January 10, 2016, Updated January 11, 2016

When you have a fever, your nose is stuffed and your body aches from head to toe, you are getting a message to stay home in bed — not just to rest but to ensure the survival of the species, according to an Israeli study.

“Sickness behavior” symptoms such as fatigue, depression, irritability, discomfort, pain, nausea, and loss of interest in eating and sex may be an evolutionary adaptation pushing us to isolate ourselves while we are contagious.

“We know that isolation is the most efficient way to stop a transmissible disease from spreading,” said Weizmann Institute of Science senior immunology researcher Guy Shakhar, author of the study with Keren Shakhar of the psychology department at the College of Management Academic Studies in Rishon LeZion.

“The problem is that today, for example, with flu, many do not realize how deadly it can be. So they go against their natural instincts, take a pill to reduce pain and fever and go to work, where the chance of infecting others is much higher.”

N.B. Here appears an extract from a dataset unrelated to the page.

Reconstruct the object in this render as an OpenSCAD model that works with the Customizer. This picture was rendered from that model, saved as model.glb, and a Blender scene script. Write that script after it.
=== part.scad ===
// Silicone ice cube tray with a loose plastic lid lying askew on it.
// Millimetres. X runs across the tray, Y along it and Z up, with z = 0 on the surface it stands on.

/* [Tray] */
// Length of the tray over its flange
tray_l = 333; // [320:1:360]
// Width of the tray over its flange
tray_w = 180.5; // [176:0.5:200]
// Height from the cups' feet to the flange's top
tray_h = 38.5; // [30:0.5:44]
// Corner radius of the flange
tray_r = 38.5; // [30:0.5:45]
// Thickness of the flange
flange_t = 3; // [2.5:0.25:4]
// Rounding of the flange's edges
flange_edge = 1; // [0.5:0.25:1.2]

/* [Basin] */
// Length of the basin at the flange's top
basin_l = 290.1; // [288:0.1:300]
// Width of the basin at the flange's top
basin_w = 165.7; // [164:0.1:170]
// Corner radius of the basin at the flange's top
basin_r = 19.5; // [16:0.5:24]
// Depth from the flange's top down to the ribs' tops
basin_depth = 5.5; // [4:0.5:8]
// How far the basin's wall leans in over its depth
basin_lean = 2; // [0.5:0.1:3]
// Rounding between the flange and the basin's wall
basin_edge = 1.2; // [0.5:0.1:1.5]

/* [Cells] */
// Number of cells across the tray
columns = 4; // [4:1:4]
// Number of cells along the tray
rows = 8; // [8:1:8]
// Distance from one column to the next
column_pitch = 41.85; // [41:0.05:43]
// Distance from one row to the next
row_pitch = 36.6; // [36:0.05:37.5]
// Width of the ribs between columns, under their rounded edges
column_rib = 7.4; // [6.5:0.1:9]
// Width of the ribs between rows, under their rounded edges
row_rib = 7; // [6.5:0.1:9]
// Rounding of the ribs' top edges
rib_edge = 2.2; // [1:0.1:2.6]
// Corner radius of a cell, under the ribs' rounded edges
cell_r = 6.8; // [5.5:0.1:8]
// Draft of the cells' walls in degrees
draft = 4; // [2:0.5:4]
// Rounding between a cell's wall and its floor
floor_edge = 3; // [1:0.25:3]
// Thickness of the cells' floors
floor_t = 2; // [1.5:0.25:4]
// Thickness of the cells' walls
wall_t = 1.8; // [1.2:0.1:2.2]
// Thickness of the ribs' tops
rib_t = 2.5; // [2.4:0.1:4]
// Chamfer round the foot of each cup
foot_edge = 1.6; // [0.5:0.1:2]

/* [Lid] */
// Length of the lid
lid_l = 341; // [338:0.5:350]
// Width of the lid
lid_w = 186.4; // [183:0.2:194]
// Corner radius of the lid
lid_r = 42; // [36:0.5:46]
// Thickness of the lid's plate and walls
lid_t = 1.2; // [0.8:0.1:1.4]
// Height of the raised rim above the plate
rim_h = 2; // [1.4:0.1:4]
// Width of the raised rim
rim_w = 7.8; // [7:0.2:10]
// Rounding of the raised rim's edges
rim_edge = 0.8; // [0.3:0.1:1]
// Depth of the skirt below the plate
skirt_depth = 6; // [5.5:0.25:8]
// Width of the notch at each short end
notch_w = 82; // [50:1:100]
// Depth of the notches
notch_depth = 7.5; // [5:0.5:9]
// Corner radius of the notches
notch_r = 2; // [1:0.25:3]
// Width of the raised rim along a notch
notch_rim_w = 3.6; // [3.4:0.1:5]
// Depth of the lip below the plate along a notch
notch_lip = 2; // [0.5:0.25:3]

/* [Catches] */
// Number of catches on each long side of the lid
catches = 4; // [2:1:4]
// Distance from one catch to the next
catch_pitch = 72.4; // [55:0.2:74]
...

The Shakhars believe that psychological symptoms of feeling sick are not produced directly from the pathogen that triggers physical symptoms such as fever and anemia, but rather are “orchestrated by the host’s immune and neuroendocrine systems.”

In an article about their hypothesis published last October in PLoS Biology titled “Why Do We Feel Sick When Infected—Can Altruism Play a Role?” the researchers suggest that mammals have evolved several parallel pathways to alert the brain of inflammation and trigger symptomatic behaviors.

Symptoms discourage contact

The scientists describe how common symptoms of illness seem to support the hypothesis that their purpose is to keep us away from others.

Appetite loss, for example, hinders the disease from spreading by communal food or water resources. Fatigue and weakness can lessen the mobility of the infected individual, reducing the radius of possible infection. Decreased interest in social and sexual contact also limits opportunities to transmit pathogens. And lapses in personal grooming and changes in body language say: “I’m sick! Don’t come near!”

The idea that sickness behavior reduces transmission has been proposed before, but was never recognized as a major organizing principle in vertebrates, the authors say.

“We name this theory ‘the Eyam hypothesis’ after the English mining community that isolated itself to contain an outbreak of bubonic plague in 1666. Three-quarters of the villagers reportedly died, but the surrounding communities were saved,” they write.

The scientists have proposed several ways of testing their hypothesis. In the meantime, they urge all of us to take the hint from our bodies and stay home when we feel ill.

They point out that sickness behavior can be observed in such social insects as bees, which typically abandon the hive to die elsewhere when they are sick.

“In animals, such changes can be quantified based on behavior and reflect reprioritization of motivations during disease,” they write.

Whether or not the individual person or animal survives the illness, isolation from the social environment will reduce the overall rate of infection in the group.

They believe this reprioritization is the task of a specialized gene. “From the point of view of the individual, this behavior may seem overly altruistic,” said Keren Shakhar, “but from the perspective of the gene, its odds of being passed down are improved.”